- **Supplied data**
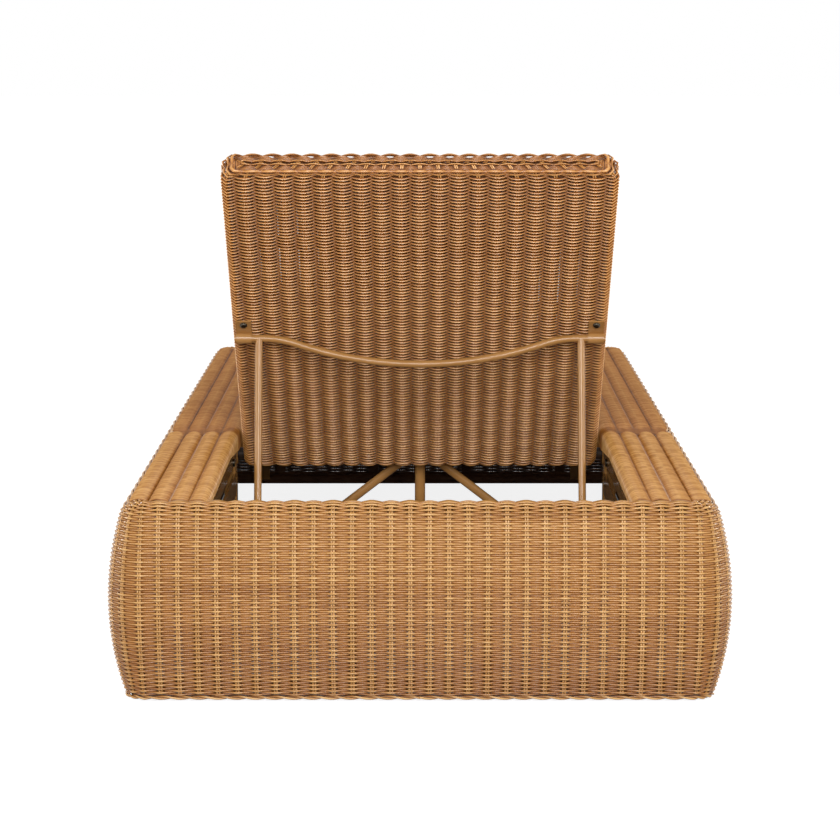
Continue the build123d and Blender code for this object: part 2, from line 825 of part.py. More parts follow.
foot_bar_x = notch_rail_x - foot_bar_gap


def prop_foot_bar():
    ends = [prop_point(x, prop_length) for x in (-foot_bar_x, foot_bar_x)]
    return tube(ends[0], ends[1], prop_diameter, prop_wall)


def prop_leg():
    """One leg, coped and welded to the top tube and the foot bar."""
    leg = tube(prop_point(prop_leg_x, 0), prop_point(prop_leg_x, prop_length), prop_diameter, prop_wall)
    for down in (0, prop_length):
        ends = [prop_point(prop_leg_x - side, down) for side in (prop_diameter, -prop_diameter)]
        leg -= rod(ends[0], ends[1], prop_diameter)
    return biggest(leg)


def prop_end_plugs():
    """Plugs pressed into the open ends of the top tube and the foot bar."""
    plugs = []
    for end_x, down in ((prop_end_x, 0), (foot_bar_x, prop_length)):
        plug = rod(prop_point(end_x - plug_length, down), prop_point(end_x, down), 2 * plug_radius)
        plugs += left_and_right(plug)
    return group(plugs)


rail_bolt_z = (notch_rail_top + slot_top) / 2


# Notched rails. A notch lies where the foot bar stands for each angle of the backrest.
def notch_y(angle):
    """The place of the foot bar when the backrest is held at an angle."""
    turn = radians(angle)
    pivot_y = hinge_y - prop_place * cos(turn) - prop_offset * sin(turn)
    pivot_z = hinge_height + prop_place * sin(turn) - prop_offset * cos(turn)
    return pivot_y - sqrt(prop_length**2 - (pivot_z - prop_foot_height) ** 2)


def notch_rail():
    """A flat rail with one long slot and a notch under it for each position."""
    end_radius = (notch_rail_top - slot_top) / 2
    places = [notch_y(angle) for angle in notch_angles]
    middle_y = (notch_rail_front_y + notch_rail_rear_y) / 2
    middle_z = (notch_rail_top + notch_rail_bottom) / 2
    blank = Rectangle(notch_rail_front_y - notch_rail_rear_y, notch_rail_top - notch_rail_bottom)
    blank = Pos(middle_y, middle_z) * fillet(blank.vertices(), end_radius)
    slot_rear_y = places[-1] - notch_width
    slot = Rectangle(slot_front_y - slot_rear_y, slot_top - slot_bottom)
    slot = fillet(slot.vertices(), end_radius / 2)
    section = blank - Pos((slot_front_y + slot_rear_y) / 2, (slot_top + slot_bottom) / 2) * slot
    seat_z = prop_foot_height + (notch_width - prop_diameter) / 2
    for y in places:
        notch = Rectangle(notch_width, slot_bottom + end_radius - seat_z, align=(Align.CENTER, Align.MIN))
        section -= Pos(y, seat_z) * (notch + Circle(notch_width / 2))
    for y in hanger_places:
        section -= Pos(y, rail_bolt_z) * Circle(rail_bolt_diameter / 2)
    return Pos(notch_rail_x, 0, 0) * extrude(Plane.YZ * section, notch_rail_thickness, dir=(1, 0, 0))


def notch_rail_hangers():
    """Flat tabs that hang the notched rails from the inner arm rails."""
    hangers = []
    for y in hanger_places:
        tab = box_between(
            (post_inner_x, y - hanger_width / 2, slot_top),
            (post_inner_x + hanger_thickness, y + hanger_width / 2, inner_rail_z),
        )
        tab -= bar_along_y((inner_rail_x, y, inner_rail_z), hanger_width, rail_diameter)
        tab -= bar_along_x((post_inner_x, y, rail_bolt_z), post_size, rail_bolt_diameter)
        hangers += left_and_right(biggest(tab))
    return group(hangers)


def notch_rail_bolts():
    """Bolts that clamp the notched rails to their hangers."""
    shank_end = post_inner_x + hanger_thickness
    head_x = notch_rail_x - rail_bolt_head_height
    bolts = []
    for y in hanger_places:
        shank = rod((notch_rail_x, y, rail_bolt_z), (shank_end, y, rail_bolt_z), rail_bolt_diameter)
        head = rod((head_x, y, rail_bolt_z), (notch_rail_x, y, rail_bolt_z), rail_bolt_head)
        nut = rod((shank_end, y, rail_bolt_z), (shank_end + nut_height, y, rail_bolt_z), rail_bolt_head)
        bolts += left_and_right(shank + head + nut)
    return group(bolts)


pieces = {}


def add_pair(name, piece):
    """Stores a right-hand piece and its mirror image under left and right names."""
    pieces["left_" + name], pieces["right_" + name] = left_and_right(piece)


def add_ends(name, piece):
    """Stores a head-end piece and its mirror image at the foot end."""
    pieces["rear_" + name] = piece
    pieces["front_" + name] = mirror(piece, about=Plane.XZ)


def add_back(name, piece):
    """Stores a piece of the backrest at its rest angle."""
    pieces[name] = raised * piece


add_ends("wall_wicker", end_wall_wicker())
add_pair("side_wicker", side_wicker())
rear_wrap_y = arm_crease_y - rear_wrap_length
rear_arm = arm_wicker(-corner_y, rear_wrap_y, inner_roll_edges())
rear_arm += arm_wicker(rear_wrap_y, arm_crease_y, inner_wall_edges(rear_wrap_drop))
add_pair("arm_rear_wicker", rear_arm)
add_pair("arm_front_wicker", arm_wicker(arm_crease_y, corner_y, inner_wall_edges(inner_wall_drop)))
pieces["seat_deck_wicker"] = deck_wicker()
pieces["woven_borders"] = woven_borders()

add_ends("top_rail", end_rail(*rim_rail))
add_pair("outer_top_rail", side_rail(*rim_rail))
add_pair("inner_arm_rail", inner_rail())
add_ends("floor_rail", end_rail(floor_rail_out, floor_rail_z))
add_pair("floor_rail", side_rail(floor_rail_out, floor_rail_z))
pieces["floor_crossbars"] = floor_crossbars()
pieces["outer_posts"] = outer_posts()
pieces["inner_posts"] = posts_at([-seat_front_y, seat_front_y])
pieces["hinge_posts"] = posts_at([crossbar_y])
add_pair("side_ribs", side_ribs())
pieces["end_wall_ribs"] = end_ribs()
pieces["floor_glides"] = floor_glides()

pieces["hinge_crossbar"] = hinge_crossbar()
pieces["seat_front_crossbar"] = seat_front_crossbar()
add_pair("seat_rail", seat_rail())
pieces["seat_slats"] = seat_slats()
pieces["seat_centre_leg"] = seat_centre_leg()
pieces["truss_centre_post"] = truss_post()
add_pair("truss_strut", truss_strut())
add_pair("hinge_plate", hinge_plate())
pieces["hinge_bolts"] = hinge_bolts()
pieces["hinge_spacers"] = hinge_spacers()
add_pair("notch_rail", notch_rail())
pieces["notch_rail_hangers"] = notch_rail_hangers()
pieces["notch_rail_bolts"] = notch_rail_bolts()

add_back("backrest_wicker", back_wicker())
side_tubes = left_and_right(back_side_tube())
add_back("backrest_left_tube", side_tubes[0])
add_back("backrest_right_tube", side_tubes[1])
add_back("backrest_head_tube", back_head_tube())
add_back("backrest_cross_tubes", back_cross_tubes())
add_back("backrest_foot_tube", back_foot_tube())
add_back("hinge_bushes", hinge_bushes())
clips = left_and_right(prop_clip())
add_back("left_prop_clip", clips[0])
add_back("right_prop_clip", clips[1])
add_back("clip_bolts", clip_bolts())

pieces["prop_rod"] = prop_rod()
add_pair("prop_leg", prop_leg())
pieces["prop_foot_bar"] = prop_foot_bar()
pieces["prop_end_plugs"] = prop_end_plugs()

os.makedirs("parts", exist_ok=True)
for name, piece in pieces.items():
    export_step(piece, f"parts/{name}.step")

flat_pivot_z = hinge_height - prop_offset
flat_dip = degrees(asin((flat_pivot_z - prop_foot_height) / prop_length))
prop_swing = (90 - prop_lean_angle) - flat_dip + back_angle
print("nodes", len(pieces))
print("prop pivot Y Z", round(prop_y, 3), round(prop_z, 3), "length", round(prop_length, 3))
print("prop turns", round(prop_swing, 3), "ratio", round(-prop_swing / back_angle, 5))
print("notches at Y", [round(notch_y(angle), 1) for angle in notch_angles])
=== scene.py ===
# %% [markdown]
# # A woven chaise longue, dressed strand by strand
# The steel-and-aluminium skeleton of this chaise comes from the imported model. What a person sees of the
# real one is mostly weave: round resin strands that run over and under pairs of upright stakes. A bump
# map could fake that from far away, but the edge of a rim would stay straight and the gaps would stay
# closed. So each wall is woven here as real geometry: one short strand is modelled once, repeated into a
# flat mat, waved over and under the stakes, and then wrapped round the form of the wall.

# %% Load the frame
import json
from math import asin, atan2, cos, degrees, pi, radians, sin, sqrt

import bpy
import numpy as np
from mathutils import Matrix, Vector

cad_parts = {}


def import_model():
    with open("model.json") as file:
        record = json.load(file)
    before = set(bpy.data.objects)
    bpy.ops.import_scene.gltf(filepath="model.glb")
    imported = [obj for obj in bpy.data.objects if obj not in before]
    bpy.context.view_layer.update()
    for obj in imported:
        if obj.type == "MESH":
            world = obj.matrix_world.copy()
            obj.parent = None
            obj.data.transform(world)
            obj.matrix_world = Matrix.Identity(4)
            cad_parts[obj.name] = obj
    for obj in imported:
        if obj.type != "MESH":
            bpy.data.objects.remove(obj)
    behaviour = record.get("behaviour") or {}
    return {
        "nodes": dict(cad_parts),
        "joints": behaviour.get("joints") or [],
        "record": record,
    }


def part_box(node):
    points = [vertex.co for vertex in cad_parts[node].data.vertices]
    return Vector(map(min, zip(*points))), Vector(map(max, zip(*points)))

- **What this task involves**
Each line from the one containing "flat_pivot_z = hinge_height - prop_offset" through the one containing "bpy.context.view_layer.update()" must be retyped exactly, the first and last of these included.

- **Correct answer**
flat_pivot_z = hinge_height - prop_offset
flat_dip = degrees(asin((flat_pivot_z - prop_foot_height) / prop_length))
prop_swing = (90 - prop_lean_angle) - flat_dip + back_angle
print("nodes", len(pieces))
print("prop pivot Y Z", round(prop_y, 3), round(prop_z, 3), "length", round(prop_length, 3))
print("prop turns", round(prop_swing, 3), "ratio", round(-prop_swing / back_angle, 5))
print("notches at Y", [round(notch_y(angle), 1) for angle in notch_angles])
=== scene.py ===
# %% [markdown]
# # A woven chaise longue, dressed strand by strand
# The steel-and-aluminium skeleton of this chaise comes from the imported model. What a person sees of the
# real one is mostly weave: round resin strands that run over and under pairs of upright stakes. A bump
# map could fake that from far away, but the edge of a rim would stay straight and the gaps would stay
# closed. So each wall is woven here as real geometry: one short strand is modelled once, repeated into a
# flat mat, waved over and under the stakes, and then wrapped round the form of the wall.

# %% Load the frame
import json
from math import asin, atan2, cos, degrees, pi, radians, sin, sqrt

import bpy
import numpy as np
from mathutils import Matrix, Vector

cad_parts = {}


def import_model():
    with open("model.json") as file:
        record = json.load(file)
    before = set(bpy.data.objects)
    bpy.ops.import_scene.gltf(filepath="model.glb")
    imported = [obj for obj in bpy.data.objects if obj not in before]
    bpy.context.view_layer.update()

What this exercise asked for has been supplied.